Toparlanması gereken miktar 100 bindi ve bu rakam çeşitli etkinlik ve bağışlarla toparlandı. Ahmet, Amerika’da ameliyatını oldu. Her şey güzel geçerken bir gün Ahmet’in komaya girmesiyle kalbi durdu. 16 Haziran 1966 yılında ise maalesef dünyaya gözlerini yumdu. Bu sırada Adile Naşit, İzmir’de bir turnedeydi ve sahneye çıkmaya hazırlanıyordu. Çocuğunun ölüm haberini aldıktan sonra ne yaptı ne etti yine de o sahneye, görevini yapmaya çıktı. Doğum gününün arifesinde oğlunu kaybeden oyuncu, 1966 yılından sonra bir daha doğum gününü kutlamadı.
Bu dönemden sonra Adile Naşit’in hayatı yalnızca sinema, tiyatro ve çocuklar olacaktı.
Ekranların ve Sahnelerin Vazgeçilmez İsmi
70’lerde sinema ile bağı gittikçe güçlenen Adile Naşit, İşte Hayat filmindeki performansıyla Antalya Altın Portakal Film Festival’inde, en iyi kadın oyuncu ödülüne layık görüldü. Beyaz ekranlardaki hayatında şüphe götürmez en büyük çıkışı, Ertem Eğilmez’in yönetmen koltuğunda oturduğu ve Rıfat Ilgaz’ın eserinden uyarlanan Hababam Sınıfı ile yaptı. Canlandırdığı Hafize Ana karakteriyle artık herkes onu daha iyi tanımıştı. Münir Özkul ile yaptığı rol arkadaşlığı ile ekranların vazgeçilmez ikilisi haline geldi. İkilinin, özellikle Neşeli Günler filmindeki turşu kavgası hepimizin evlerine konuk oldu. Turşunun sirkeyle mi yoksa limonla mı yapılacağı konusu, herkesi kendi tarafını belirlemeye zorladı.

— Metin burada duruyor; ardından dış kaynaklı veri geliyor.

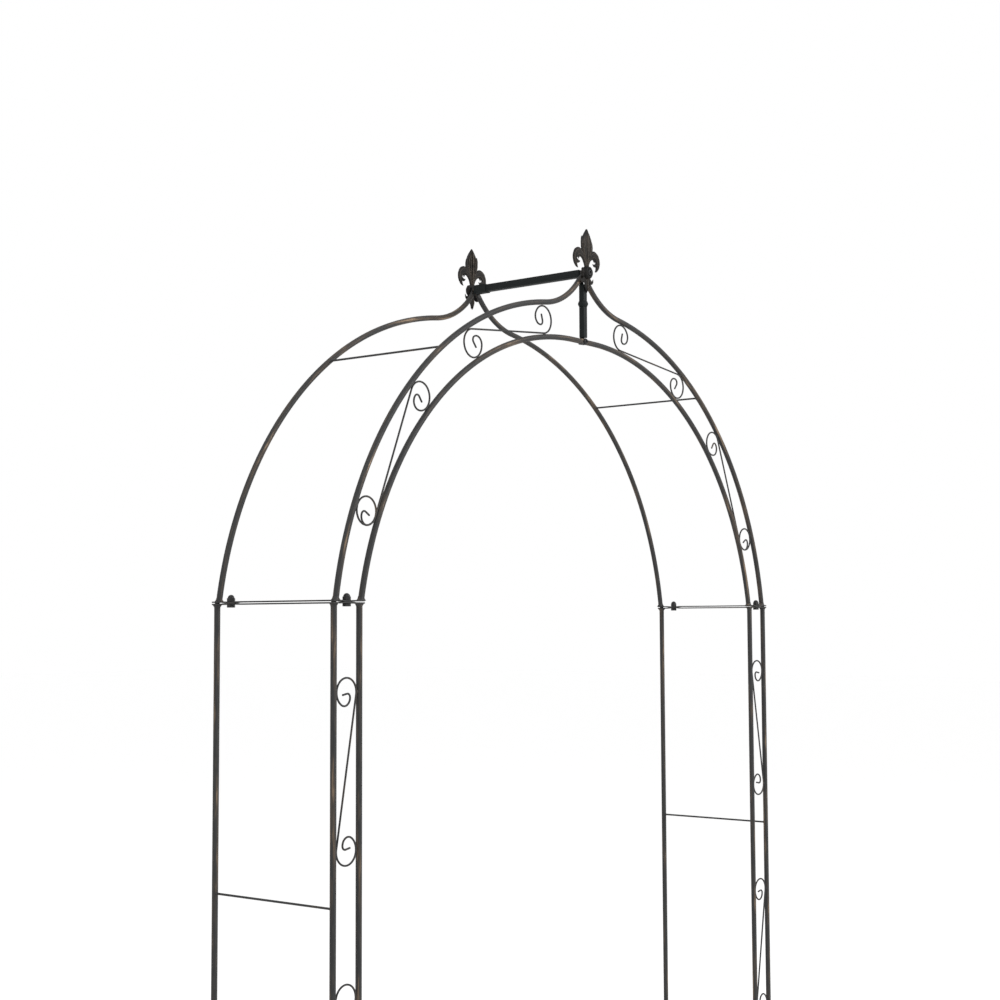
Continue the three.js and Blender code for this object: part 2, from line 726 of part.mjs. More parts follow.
function domeNut() {
  const seat = clearance / 2 + stripThickness + clearance;
  const hex = hexBar(boltAcross, nutHexHeight);
  hex.rotateX(Math.PI / 2);
  hex.translate(0, 0, seat + nutHexHeight / 2);
  const dome = new THREE.SphereGeometry(nutDomeRadius, 12, 8);
  dome.rotateX(Math.PI / 2);
  dome.translate(0, 0, seat + nutHexHeight);
  const bore = uprightBar(boltDiameter + 2 * clearance, seat - 1, seat + nutHexHeight + 1);
  return toGeometry(joinAll([hex, dome]).subtract(toSolid(bore)));
}

function addJointFasteners() {
  for (const { name, sign } of sides) {
    const places = {
      front: [sign * frontBoltX, frontFrame.y],
      back: [sign * halfSpan, backFrame.y - backBoltInset],
    };
    for (const [place, [x, y]] of Object.entries(places)) {
      addPiece(`joint_bolt_${place}_${name}`, jointBolt(), darkBolt).position.set(x, y, jointHeight);
      addPiece(`dome_nut_${place}_${name}`, domeNut(), darkBolt).position.set(x, y, jointHeight);
    }
  }
}

addPosts();
addHoops();
addStrips();
addScrolls();
addCrossbars();
addRidge();
addCentreBar();
addFinials();
addPins();
addJointFasteners();

export default arch;
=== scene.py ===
from math import asin, atan, atan2, cos, hypot, pi, radians, sin, sqrt, tan

import bmesh
import bpy
import numpy as np
from mathutils import Matrix, Vector, noise


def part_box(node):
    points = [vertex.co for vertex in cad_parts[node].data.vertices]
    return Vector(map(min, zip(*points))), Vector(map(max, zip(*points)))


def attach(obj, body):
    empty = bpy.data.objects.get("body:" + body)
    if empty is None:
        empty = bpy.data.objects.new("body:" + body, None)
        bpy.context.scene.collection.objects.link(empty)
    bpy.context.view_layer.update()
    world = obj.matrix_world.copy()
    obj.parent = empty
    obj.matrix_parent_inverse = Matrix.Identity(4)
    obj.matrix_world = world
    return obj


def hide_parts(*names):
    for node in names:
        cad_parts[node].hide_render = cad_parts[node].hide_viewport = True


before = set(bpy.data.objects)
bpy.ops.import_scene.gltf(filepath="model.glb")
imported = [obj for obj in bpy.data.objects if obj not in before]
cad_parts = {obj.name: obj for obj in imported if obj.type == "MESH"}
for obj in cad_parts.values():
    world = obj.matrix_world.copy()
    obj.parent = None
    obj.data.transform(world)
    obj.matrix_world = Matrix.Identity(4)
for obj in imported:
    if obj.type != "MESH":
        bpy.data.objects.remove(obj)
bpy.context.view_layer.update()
noise.seed_set(7)  # so that each run roughens the welds and castings alike
print("frame loaded:", len(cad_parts), "nodes")

upward = Vector((0, 0, 1))
depthwise = Vector((0, 1, 0))
rightward = Vector((1, 0, 0))
sides = {"left": -1, "right": 1}


def middleOf(node):
    low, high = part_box(node)
    return (low + high) / 2


# places that every piece is set out from
place = {
    "halfSpan": middleOf("post_outer_right").x,
    "railX": middleOf("post_inner_right").x,
    "frontY": middleOf("post_outer_right").y,
    "backY": middleOf("post_back_right").y,
    "jointZ": (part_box("joint_strip_upper_left")[1].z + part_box("joint_strip_lower_left")[0].z) / 2,
    "hoopFoot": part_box("joint_strip_upper_left")[1].z,
    "postTop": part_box("joint_strip_lower_left")[0].z,
    "postFoot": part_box("foot_strip_left")[1].z,
    "apexZ": middleOf("finial_bolt_front").z,
    "crownZ": middleOf("crown_bolt").z,
}


# finishes

class Signal:  # a socket that arithmetic works on
    def __init__(self, graph, socket):
        self.graph = graph
        self.socket = socket

    def reckon(self, operation, first, second):
        return self.graph.node("ShaderNodeMath", {"operation": operation}, {0: first, 1: second})

    def __add__(self, other):
        return self.reckon("ADD", self, other)

    def __radd__(self, other):
        return self.reckon("ADD", other, self)

    def __sub__(self, other):
        return self.reckon("SUBTRACT", self, other)

    def __rsub__(self, other):
        return self.reckon("SUBTRACT", other, self)

    def __mul__(self, other):
        return self.reckon("MULTIPLY", self, other)

    def __rmul__(self, other):
        return self.reckon("MULTIPLY", other, self)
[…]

1980 yılına geldiğimizde ise TRT, Uykudan Önce programını Adile Naşit’e götürdü. Adile, evinde oğluna anlatacağı masalları tüm Türkiye’ye anlatmaya başladı. Dönemin çocukları Adile Naşit’in “kuzucukları” oldu ve her gece onu dinledi. 1985 yılında “Yılın Annesi” seçilerek, tüm ülkenin sevgisini kazandığı resmileşmiş oldu.
Tarihler 1982 yılının temmuz ayını gösterdiğinde Adile Naşit’i üzen bir olay daha yaşandı. Eşi, hayat arkadaşı Ziya Keskiner vefat etti.
Adile Naşit kimdir?, yılın Annesi ise bağırsak kanserine yakalanmıştı. Kanser ile mücadele ederken mesleğini icra etmeye hiçbir zaman ara vermedi. Mücadelesi, 11 Aralık 1987 yılına kadar sürdü. Maalesef o tarihte Adile Anne hayata gözlerini yumdu ancak hayata neşe sunmaya her zaman devam etti.